If a low-VOC paint does not meet its durability target, other factors may be at work, such as the contractor that applies it. But there is no standard for how long a coat of paint should last. "Assuming it was properly prepared and applied after being properly specified," Law says, "it then begins to relate to the environment. A coastal facility with lots of sun and salt spray will not last like it might in a more moderate climate."

"Surface preparation is key," says Zimmer. "I can't stress that enough. That's 70 to 80 percent of the final paint job, to have a clean surface, inside or out."

That's not to say that the quality of the paint doesn't matter. "In a can of paint, you get what you pay for," Zimmer says. The top of the line, Zimmer says, is 100 percent acrylic latex.

Avoiding Greenwash

Although paints are available today that have far less environmental impact than products from the past, facility managers still have to do their homework to avoid greenwash.

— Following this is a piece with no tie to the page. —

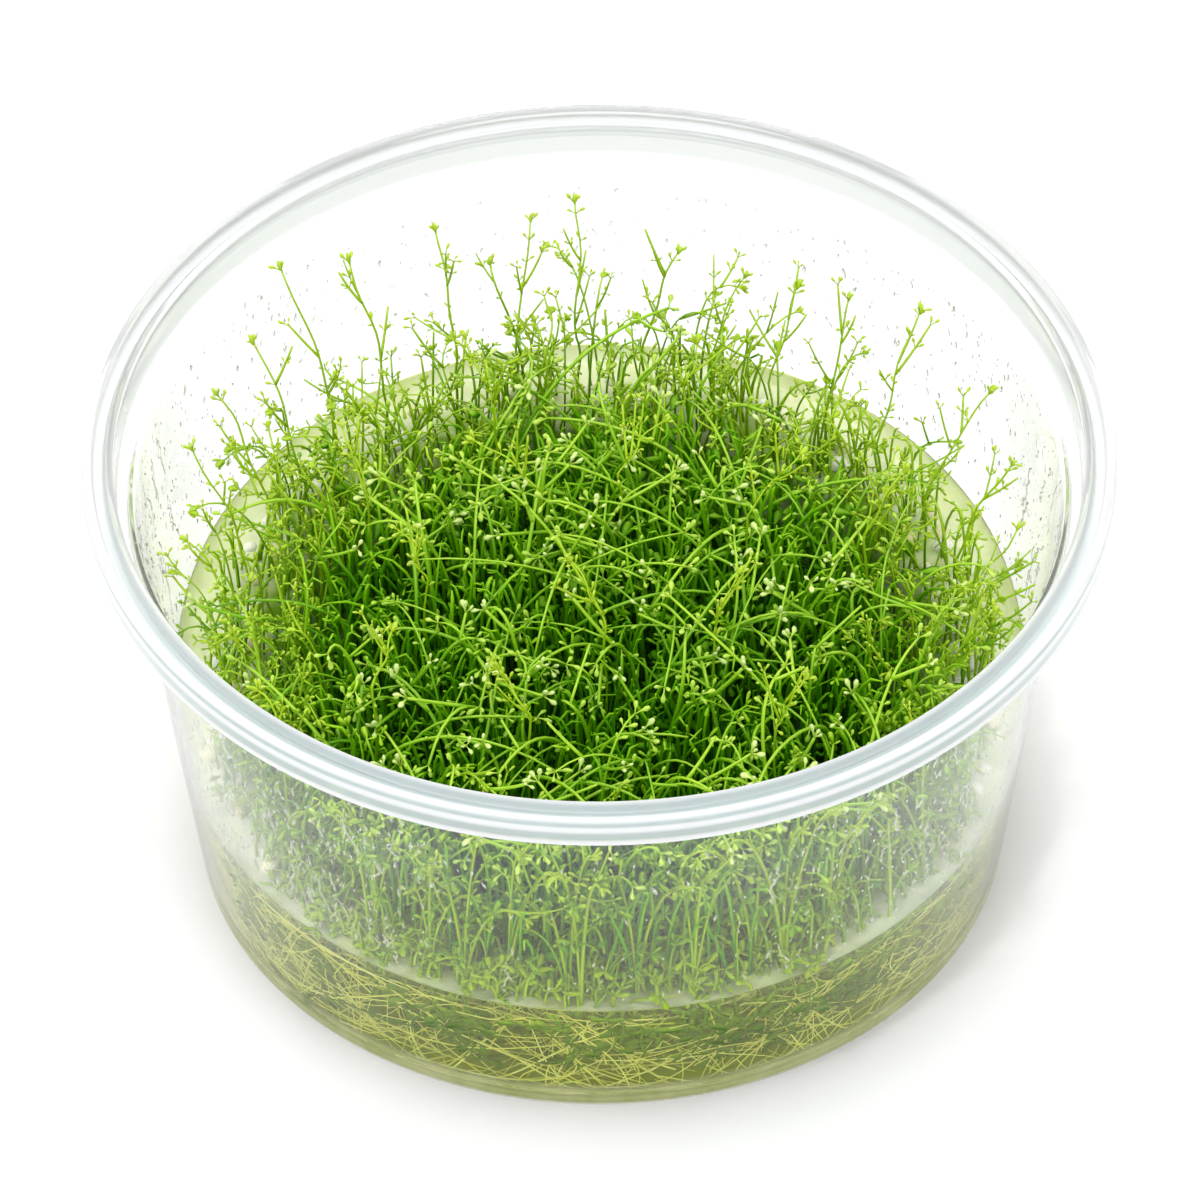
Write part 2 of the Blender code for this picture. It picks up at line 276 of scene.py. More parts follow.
def turf_top(x, y):
    """The height of the turf's solid body in the frame, where the tall shoots stand."""
    fringe = gel_top(y) + FRINGE_HEIGHT
    return fringe + core_share(x, y) * (canopy_top(x, y) - fringe)


def pulled_in(line, height, reach):
    """Points set to a height, and moved towards the cup's axis where they are past reach."""
    radius = np.hypot(line[..., 0], line[..., 1])
    shrink = np.minimum(1.0, reach / np.maximum(radius, 1e-6))
    return stack(line[..., 0] * shrink, line[..., 1] * shrink, height)


def inside_cup(line, margin):
    """Keeps plants off the wall."""
    height = line[..., 2]
    return pulled_in(line, height, inner_radius(height) - margin)


def inside_gel(line, margin, top_margin):
    """Moves points that would leave the gel back inside it."""
    height = np.maximum(line[..., 2], FLOOR_TOP + margin)
    height = np.minimum(height, gel_top(line[..., 1]) - top_margin)
    return pulled_in(line, height, inner_radius(height) - margin)


def room_ahead(x, y, heading, limit):
    """How far a stem may lean towards heading before it is limit from the cup's axis."""
    ahead = x * np.cos(heading) + y * np.sin(heading)
    return np.sqrt(np.maximum(ahead**2 + limit**2 - x**2 - y**2, 0.0)) - ahead


def level_across(line):
    """A level direction square to each line's whole run."""
    run = line[:, -1] - line[:, 0]
    across = stack(-run[:, 1], run[:, 0], 0.0)
    short = np.linalg.norm(across, axis=1) < 1e-3
    across[short] = (1.0, 0.0, 0.0)
    return unit(across)


def any_turn(draws, size):
    return draws.uniform(0.0, TURN, size)


def tapered(draws, thick, count, foot, tip, stations):
    """A radius for each station of each stem: drawn from the range thick, times foot to tip."""
    return draws.uniform(*thick, (count, 1)) * np.linspace(foot, tip, stations)


def mostly_up(draws, count, lean):
    """Upward directions, each leaning a little its own way."""
    return unit(stack(draws.normal(0, lean, count), draws.normal(0, lean, count), 1.0))


def bezier(start, rise, bend, end, stations):
    """Curves through their four guide points, each a set of points."""
    t = np.linspace(0.0, 1.0, stations)[None, :, None]
    start, rise, bend, end = (guide[:, None, :] for guide in (start, rise, bend, end))
    return (
        (1 - t) ** 3 * start + 3 * (1 - t) ** 2 * t * rise + 3 * (1 - t) * t**2 * bend + t**3 * end
    )


def along_line(line, shares):
    """Places and directions at shares of the way along each line."""
    at = np.clip(shares, 0.0, 0.9999) * (line.shape[1] - 1)
    low = at.astype(int)
    rows = np.arange(len(line))[:, None]
    first, second = line[rows, low], line[rows, low + 1]
    return first + (at - low)[..., None] * (second - first), unit(second - first)


# Meshes

class Batch:
    """Many small closed shapes, gathered into one mesh.

    Each point carries three numbers that its material reads: a tone for the plant that it is
    on, how young it is, and what it is part of.
    """

    def __init__(self):
        self.points = []
        self.faces = {}
        self.looks = []
        self.count = 0

    def add(self, points, faces, looks):
        for block in faces:
            self.faces.setdefault(block.shape[1], []).append(block + self.count)
        self.points.append(points)
        self.looks.append(looks)
        self.count += len(points)

    def make(self, name, surface, slot, *nodes):
        """The gathered shapes as one piece of the object, in place of nodes."""
        mesh = bpy.data.meshes.new(name)
        points = np.concatenate(self.points) * MM
        mesh.vertices.add(len(points))
        mesh.vertices.foreach_set("co", points.astype(np.float32).ravel())
        corners, totals = [], []
        for size in sorted(self.faces):
            block = np.concatenate(self.faces[size])
            corners.append(block.ravel())
            totals.append(np.full(len(block), size))
        corners, totals = np.concatenate(corners), np.concatenate(totals)
        mesh.loops.add(len(corners))
        mesh.polygons.add(len(totals))
        mesh.loops.foreach_set("vertex_index", corners.astype(np.int32))
        starts = np.concatenate(([0], np.cumsum(totals)[:-1]))
        mesh.polygons.foreach_set("loop_start", starts.astype(np.int32))
        mesh.polygons.foreach_set("use_smooth", np.ones(len(totals), bool))
        looks = np.concatenate(self.looks).astype(np.float32)
        store = mesh.attributes.new("look", "FLOAT_VECTOR", "POINT")
        store.data.foreach_set("vector", looks.ravel())
        mesh.update(calc_edges=True)
        mesh.validate()
        mesh.materials.append(surface)
        piece = bpy.data.objects.new(name, mesh)
        scene.collection.objects.link(piece)
        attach(piece, "root")
        if nodes:
            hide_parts(*nodes)


def ring_walls(index):
    """Quads between neighbouring rings, from the numbers of the rings' points."""
    after = np.roll(index, -1, axis=-1)
    walls = (index[..., :-1, :], after[..., :-1, :], after[..., 1:, :], index[..., 1:, :])
    return np.stack(walls, axis=-1).reshape(-1, 4)


def closed_faces(rings):
    """Walls between whole rings round the cup's axis, and fans to the two points after them."""
    index = np.arange(rings * ROUND_STEPS).reshape(rings, ROUND_STEPS)
    after = np.roll(index, -1, axis=1)
    centre = np.full(ROUND_STEPS, index.size)
    foot = np.stack((centre, after[0], index[0]), axis=-1)
    head = np.stack((centre + 1, index[-1], after[-1]), axis=-1)
    return [ring_walls(index), foot, head]


def tubes(batch, line, radius, across, sides, looks, flat=1.0):
    """Closed tubes. line is tubes x stations x 3; across is a direction square to each bend."""
    along = unit(np.gradient(line, axis=1))
    level = across[:, None, :]
    level = unit(level - (level * along).sum(-1, keepdims=True) * along)
    up = np.cross(along, level)
    turns = np.arange(sides) * TURN / sides
    ring = (
        np.cos(turns)[:, None] * level[:, :, None, :]
        + flat * np.sin(turns)[:, None] * up[:, :, None, :]
    )
    points = line[:, :, None, :] + radius[:, :, None, None] * ring
    index = np.arange(points.size // 3).reshape(points.shape[:3])
    faces = [ring_walls(index), index[:, 0, ::-1], index[:, -1]]
    looks = np.broadcast_to(looks[:, :, None, :], points.shape)
    batch.add(points.reshape(-1, 3), faces, looks.reshape(-1, 3))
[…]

A range of organizations produce ratings and certifications of environmentally friendly paint. But some labels may be nothing more than the manufacturer's own assertion. It's important for facility managers to check out the credentials of the certifying organization.

Crissinger uses Green Seal, which produces standards for paints followed by the U.S. Green Building Council for LEED requirements.

Linda Chipperfield, Green Seal's vice president for marketing and outreach, says that her organization gets input from manufacturers, consumers and regulators before producing a standard, and manufacturers must recertify every year.

The organization adopted a newer, stricter standard for paint a few years ago, which knocked the number of compliant products down from hundreds to just a few. However, Chipperfield says, now "it's started to come back up again, and we're proud of that."

Green Seal's standard takes performance and durability into account. "If it doesn't work, it would just be a waste," Chipperfield says. The Green Seal standard also bars entire categories of additives from paint, such as carcinogens and mutagens, instead of trying to name individual chemicals.

The newer, tougher standard was based on California regulations and on developing trends. "We look at where technology and research has improved," Chipperfield says. "We're trying to push it." For instance, colorants added to Green Seal-certified paint may raise the total level of VOCs only to 100 grams per liter for flat topcoats, or 150 for non-flat.